DATA EXTRACT:
===============

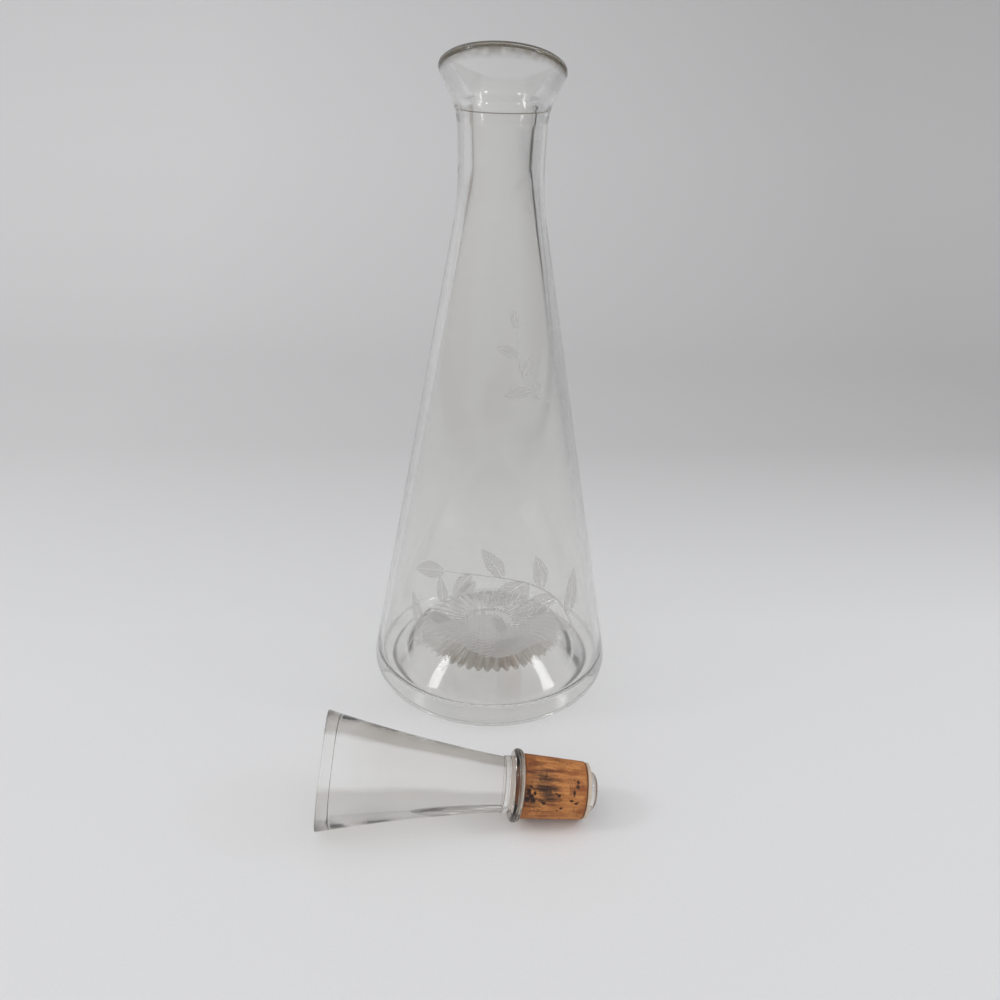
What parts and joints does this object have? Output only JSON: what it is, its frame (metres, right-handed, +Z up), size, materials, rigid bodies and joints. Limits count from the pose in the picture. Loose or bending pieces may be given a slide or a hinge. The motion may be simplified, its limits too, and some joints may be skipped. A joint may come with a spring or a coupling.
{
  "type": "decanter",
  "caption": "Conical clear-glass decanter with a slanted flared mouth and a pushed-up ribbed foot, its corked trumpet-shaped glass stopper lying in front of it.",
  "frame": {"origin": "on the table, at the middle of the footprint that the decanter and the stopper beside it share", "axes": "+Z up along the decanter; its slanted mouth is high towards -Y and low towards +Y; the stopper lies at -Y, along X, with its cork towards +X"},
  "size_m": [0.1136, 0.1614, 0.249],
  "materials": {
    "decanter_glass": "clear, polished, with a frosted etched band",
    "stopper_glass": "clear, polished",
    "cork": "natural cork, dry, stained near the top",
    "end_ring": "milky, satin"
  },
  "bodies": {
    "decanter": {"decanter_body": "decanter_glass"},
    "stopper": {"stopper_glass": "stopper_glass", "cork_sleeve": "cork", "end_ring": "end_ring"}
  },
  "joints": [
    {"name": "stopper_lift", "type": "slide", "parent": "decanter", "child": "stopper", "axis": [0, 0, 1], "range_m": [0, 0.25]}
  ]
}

===============

Extract each line from the listing above, please, and repeat it exactly.

RESPONSE BELOW:
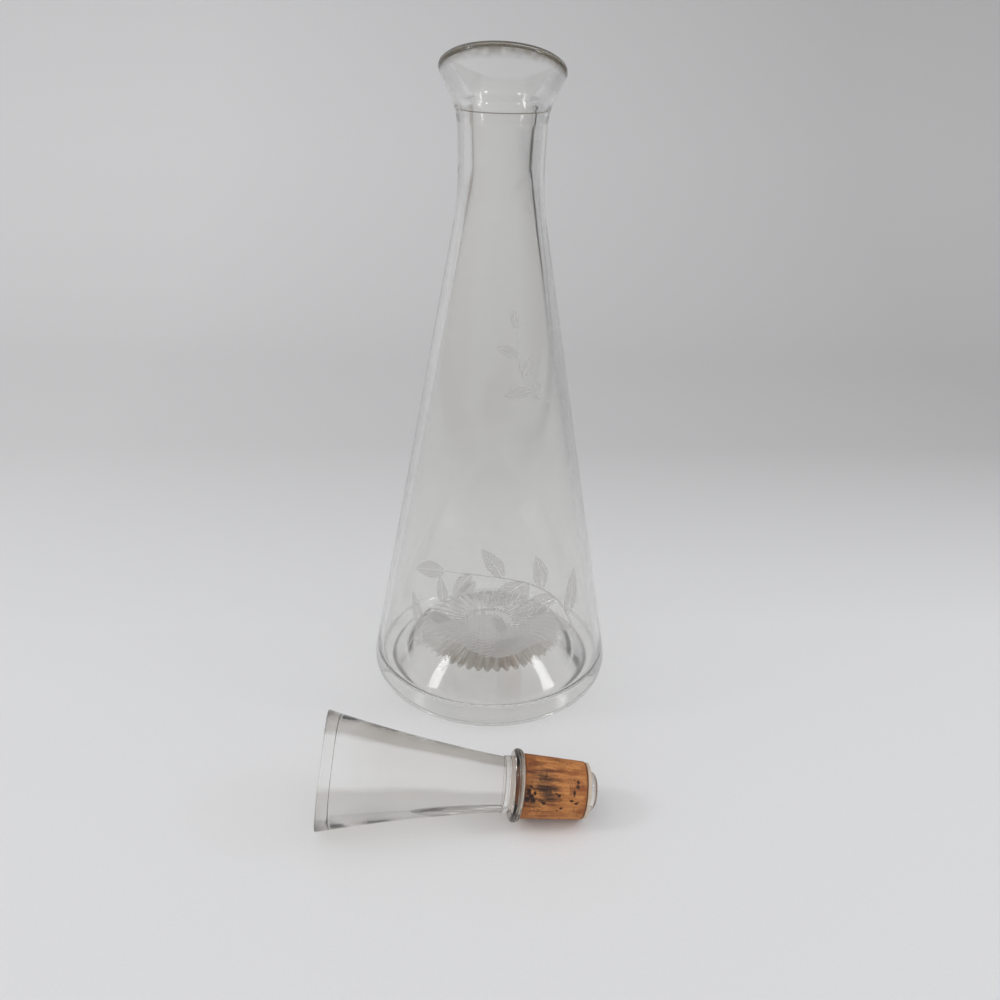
What parts and joints does this object have? Output only JSON: what it is, its frame (metres, right-handed, +Z up), size, materials, rigid bodies and joints. Limits count from the pose in the picture. Loose or bending pieces may be given a slide or a hinge. The motion may be simplified, its limits too, and some joints may be skipped. A joint may come with a spring or a coupling.
{
  "type": "decanter",
  "caption": "Conical clear-glass decanter with a slanted flared mouth and a pushed-up ribbed foot, its corked trumpet-shaped glass stopper lying in front of it.",
  "frame": {"origin": "on the table, at the middle of the footprint that the decanter and the stopper beside it share", "axes": "+Z up along the decanter; its slanted mouth is high towards -Y and low towards +Y; the stopper lies at -Y, along X, with its cork towards +X"},
  "size_m": [0.1136, 0.1614, 0.249],
  "materials": {
    "decanter_glass": "clear, polished, with a frosted etched band",
    "stopper_glass": "clear, polished",
    "cork": "natural cork, dry, stained near the top",
    "end_ring": "milky, satin"
  },
  "bodies": {
    "decanter": {"decanter_body": "decanter_glass"},
    "stopper": {"stopper_glass": "stopper_glass", "cork_sleeve": "cork", "end_ring": "end_ring"}
  },
  "joints": [
    {"name": "stopper_lift", "type": "slide", "parent": "decanter", "child": "stopper", "axis": [0, 0, 1], "range_m": [0, 0.25]}
  ]
}